Popularity aside, many people are wondering how they could incorporate this new staple into their homes. Given its somewhat bold shape and departure from decades of what has otherwise been considered “normal,” there’s anecdotal evidence of widespread hesitation in the marketplace. Many instances of a successful installation are marked by the participation of a trusted designer or decorator, with DIYers scratching their heads as to whether such a significant piece is worth splurging on, especially when longevity is often a key concern with furniture of this value. Like clothing that’s too on trend, people are wondering if their love for their purchase is going to fade more quickly than it would for something more straight-laced, especially in a region like the Hamptons, which is famous for its rectangular, white, slipcovered paradigm. However, I’m here to offer some tips on how to make it really work for your home, should you take the plunge.

Broadly speaking, it’s important to make sure that your curved sofa will first and foremost fit: both in the room in question, and also through the potential maze of doors and corridors leading to that room itself. These pieces, especially when of considerable scale, are notoriously tricky to maneuver as they often come in one big solid piece. For the worst case scenarios, a sofa doctor can usually help, but it’s not as straightforward — no pun intended — as most disassemblies. In addition, when the point of entry is challenging, or a sofa doctor fails, consider a sectional sofa with modular curved pieces that can be brought in and positioned individually.
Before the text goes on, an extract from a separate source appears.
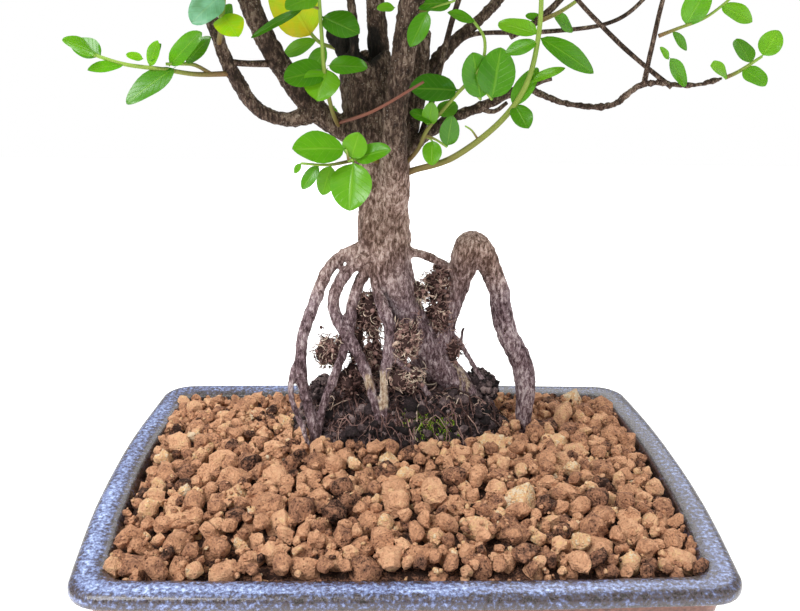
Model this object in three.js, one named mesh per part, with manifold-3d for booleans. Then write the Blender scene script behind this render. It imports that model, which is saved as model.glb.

Once it’s established that the sofa will make it into the room itself, be sure that there’s plenty of space for the entire sofa to breathe in its final position. These pieces tend to sing when they take center stage, and whisper when they’re relegated to a dark corner with too many other elements encroaching on their footprint. And if there’s only one takeaway from this entire read, it is this: don’t immediately shove it up against a wall. In fact, curved sofas are often (though not always) best positioned in the middle of a room, as their shape tends to be quite attractive from behind as well; this is one of the key benefits of using one over a rectilinear sofa, which often leaves one wanting something to block the backside, should it be visible.

Of course, not every room is going to be blessed with such proportions. And curvature can vary significantly from a gentle wave to an all-in perfect circular radius. So it will ultimately come down to the piece and the room in question. One rule of thumb is that more subtly curving sofas such as Jean Royère’s Ours Polaire can be happily placed parallel (or nearly parallel) to the center of a straight wall, in contrast with their more sharply curved cousins such as certain examples from Milo Baughman or De Sede, which are often excellent mediators where two perpendicular walls meet. Of course, ensure that in either scenario, proper open space is left between the back and the wall(s) to maximize its intrinsic softening and casual effect. That being said, there are also models made for corners, so be on the lookout for those if a more site-specific and fitted placement is desired.

As for ancillary pieces such as tables, more often than not a round or otherwise organically shaped coffee or cocktail table is best paired with your new curvy seating arrangement. The exact scale need not be a science, but it allows for a more natural complement and has the added benefit of increasing the chances that each person lounging will have fairly easy access to their drink when in need of a sip. Rectangular or square tables, while they may sometimes work, can run the risk of diminishing the overall composition when not done quite right.

Perhaps trickier than tables are area rugs. There’s no rigid rule of thumb here, other than to try to ensure that the entire frontage of the sofa is either completely on or completely off the rug. For those situated in the middle of a room, an oversized rectangular rug that fully extends beyond the back should be fine. But for other spaces, a circular rug can be quite nice. Awkwardly sized rugs that project outward from some edges and retreat underneath in others are a fast way to distinguish between which was done thoughtfully vs. ad hoc.

Finally, it’s usually good practice to make sure that everything is not curved in the room. Lounge chairs, objects, artwork, etc. can provide some orthogonal contrast, which serves to activate and further layer the space. Too many serpentine or organic forms can translate to something that’s ultimately overly restrained and/or trite, so it may be wise to keep more traditional shapes in conversation as well.